DavidSpickett created this revision.Jul 14 2023, 1:12 AM
Herald added a project: Restricted Project. · View Herald TranscriptJul 14 2023, 1:12 AM
DavidSpickett requested review of this revision.Jul 14 2023, 1:12 AM
Herald added a project: Restricted Project. · View Herald TranscriptJul 14 2023, 1:12 AM
DavidSpickett edited the summary of this revision. (Show Details)Jul 14 2023, 1:13 AM
DavidSpickett added a reviewer: omjavaid.

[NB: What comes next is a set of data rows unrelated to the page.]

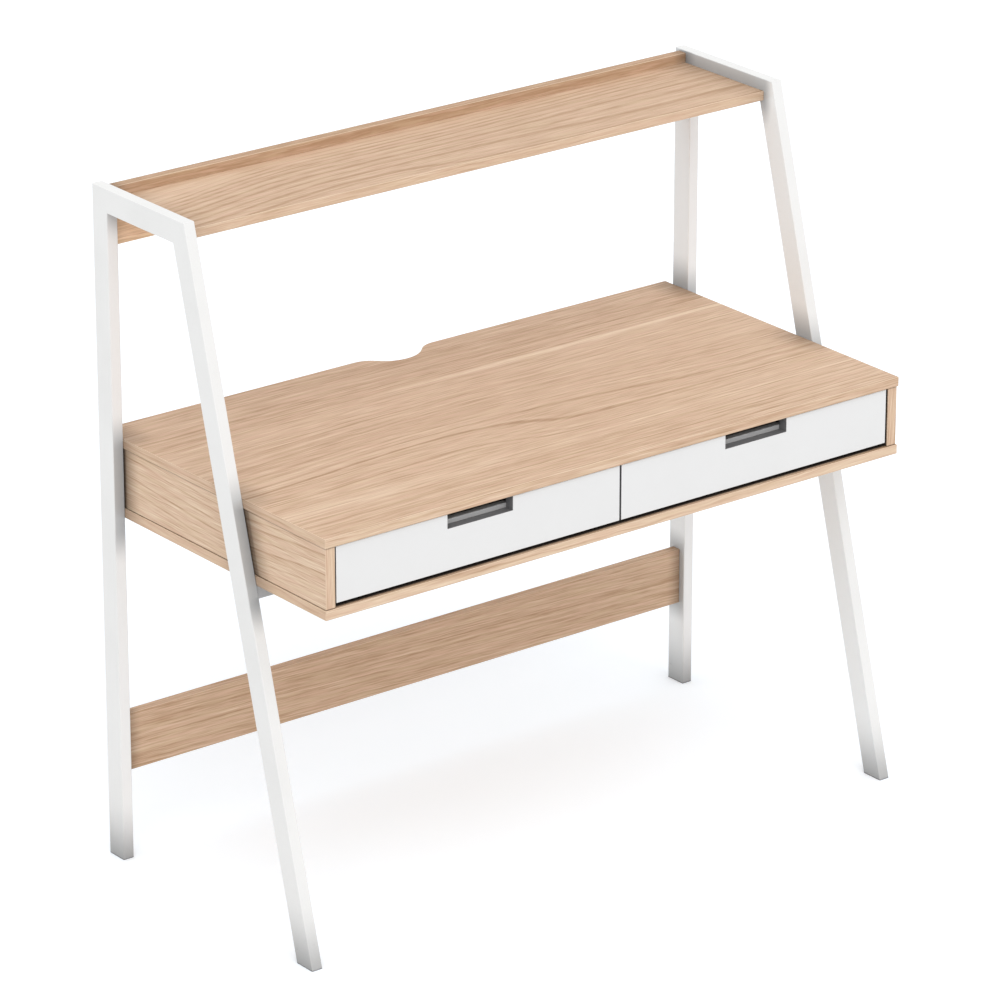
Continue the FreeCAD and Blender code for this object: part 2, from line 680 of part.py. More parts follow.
def notchedBoard(name, low, high):
    item = keep(newBody(name))
    corners = [
        ("-Place.frame_inner", "-Place.desk_back"),
        ("Place.frame_inner", "-Place.desk_back"),
        ("Place.frame_inner", "Place.desk_back"),
        ("Place.notch_half", "Place.desk_back"),
        ("Place.notch_turn_half", "Place.desk_back - Place.notch_turn_depth"),
        ("-Place.notch_turn_half", "Place.desk_back - Place.notch_turn_depth"),
        ("-Place.notch_half", "Place.desk_back"),
        ("-Place.frame_inner", "Place.desk_back"),
    ]
    arcs = {
        3: ("Place.notch_rim_radius", 1),
        4: ("Place.notch_floor_radius", -1),
        5: ("Place.notch_rim_radius", 1),
    }
    extend(item, "Pad", "slab", "XY_Plane", corners, low, high, arcs)
    level = along((0, 0, 1))
    notchEnd = number("Place.notch_half") + sameSpot

    def rim(edge):
        # every edge of the slab but the upright ones in the notch
        return not level(edge) or all(abs(vertex.Point.x) > notchEnd for vertex in edge.Vertexes)

    roundEdges(item, "Size.board_edge", rim)
    return item


deskTop = notchedBoard("desk_top", "Place.top_under", "Size.desk_top_height")
dowelHole = "Size.dowel_diameter + Size.fit_slack"
dowelTop = "Place.top_under + Size.dowel_top_depth"
dowelFoot = f"{dowelTop} - Size.dowel_length"
drill(
    deskTop,
    "dowel_holes",
    "XY_Plane",
    uprightSpots,
    dowelHole,
    "Place.top_under - Size.cut_overrun",
    f"{dowelTop} + Size.fit_slack",
)

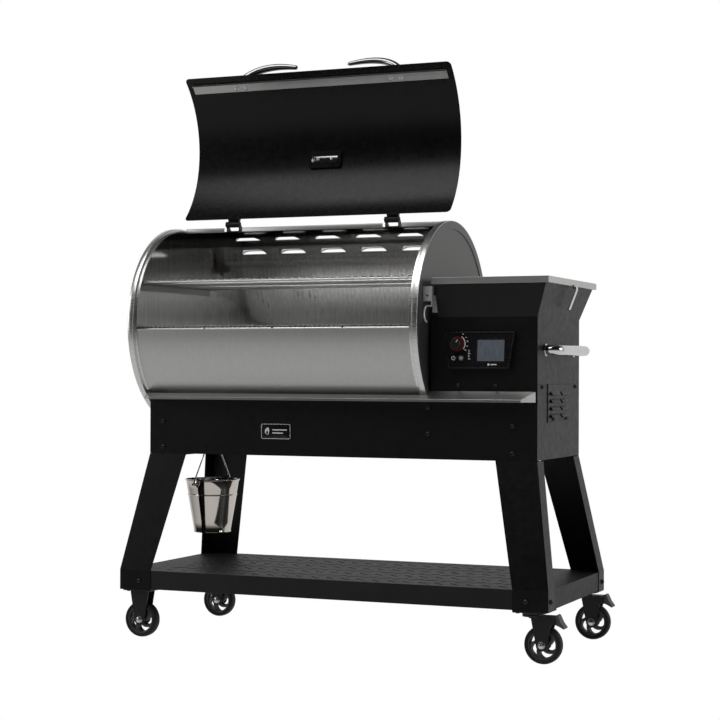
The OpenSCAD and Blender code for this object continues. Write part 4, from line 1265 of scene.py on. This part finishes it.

Just curious -- would it be better to have a single vg register shown to the user which is the vector length in non-streaming mode when the processor is in non-streaming mode, and the vector length in streaming mode when the processor is in streaming mode? I haven't worked with a target supporting SSVE mode, but if I'm following correctly we can show the SVE registers in non-streaming mode (and vg) and we can show the SSVE registers in streaming mode (and svg). As you say above, we can show svg when in non-streaming mode but we can't show vg when in streaming mode. Should we only show a single vg for the currently-available registers?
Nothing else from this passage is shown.